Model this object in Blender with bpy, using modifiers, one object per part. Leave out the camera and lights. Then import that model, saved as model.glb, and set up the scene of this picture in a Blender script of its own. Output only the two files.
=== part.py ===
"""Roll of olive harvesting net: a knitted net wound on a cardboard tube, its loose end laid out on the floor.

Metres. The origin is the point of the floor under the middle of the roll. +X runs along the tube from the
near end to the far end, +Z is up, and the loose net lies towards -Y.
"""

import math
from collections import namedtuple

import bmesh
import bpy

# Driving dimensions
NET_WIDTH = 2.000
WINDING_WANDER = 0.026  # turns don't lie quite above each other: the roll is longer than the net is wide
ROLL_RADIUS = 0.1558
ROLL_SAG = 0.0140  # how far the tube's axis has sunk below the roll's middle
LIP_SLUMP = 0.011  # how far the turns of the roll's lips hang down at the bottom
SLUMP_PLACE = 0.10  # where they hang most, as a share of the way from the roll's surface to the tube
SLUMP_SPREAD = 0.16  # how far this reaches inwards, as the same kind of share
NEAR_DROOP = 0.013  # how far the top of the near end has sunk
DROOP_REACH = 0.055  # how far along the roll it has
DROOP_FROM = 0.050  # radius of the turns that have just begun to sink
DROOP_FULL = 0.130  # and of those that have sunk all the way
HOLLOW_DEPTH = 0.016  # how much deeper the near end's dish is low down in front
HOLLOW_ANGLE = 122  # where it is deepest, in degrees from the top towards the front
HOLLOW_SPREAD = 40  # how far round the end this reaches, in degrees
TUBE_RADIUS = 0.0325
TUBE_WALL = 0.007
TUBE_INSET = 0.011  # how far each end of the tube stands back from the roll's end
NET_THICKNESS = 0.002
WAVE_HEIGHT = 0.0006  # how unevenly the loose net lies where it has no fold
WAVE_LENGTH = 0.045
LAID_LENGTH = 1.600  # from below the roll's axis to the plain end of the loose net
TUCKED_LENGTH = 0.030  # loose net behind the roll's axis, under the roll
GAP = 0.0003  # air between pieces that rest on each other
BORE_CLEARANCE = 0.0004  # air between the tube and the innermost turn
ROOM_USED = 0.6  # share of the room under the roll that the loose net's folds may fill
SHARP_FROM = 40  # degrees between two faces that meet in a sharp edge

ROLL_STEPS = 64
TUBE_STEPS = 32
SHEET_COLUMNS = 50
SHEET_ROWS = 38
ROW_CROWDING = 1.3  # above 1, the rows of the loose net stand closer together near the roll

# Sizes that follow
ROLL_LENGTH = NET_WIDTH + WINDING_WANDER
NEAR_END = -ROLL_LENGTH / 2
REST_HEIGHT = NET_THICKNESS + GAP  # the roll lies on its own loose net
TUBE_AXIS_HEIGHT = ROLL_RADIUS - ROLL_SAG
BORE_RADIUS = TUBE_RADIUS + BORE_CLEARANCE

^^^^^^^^

Return exactly the lines that run from the top of the listing above to the line containing "on the floor.", please, keeping both end lines and leaving out everything else.

### RESPONSE TO THE EXERCISE
Model this object in Blender with bpy, using modifiers, one object per part. Leave out the camera and lights. Then import that model, saved as model.glb, and set up the scene of this picture in a Blender script of its own. Output only the two files.
=== part.py ===
"""Roll of olive harvesting net: a knitted net wound on a cardboard tube, its loose end laid out on the floor.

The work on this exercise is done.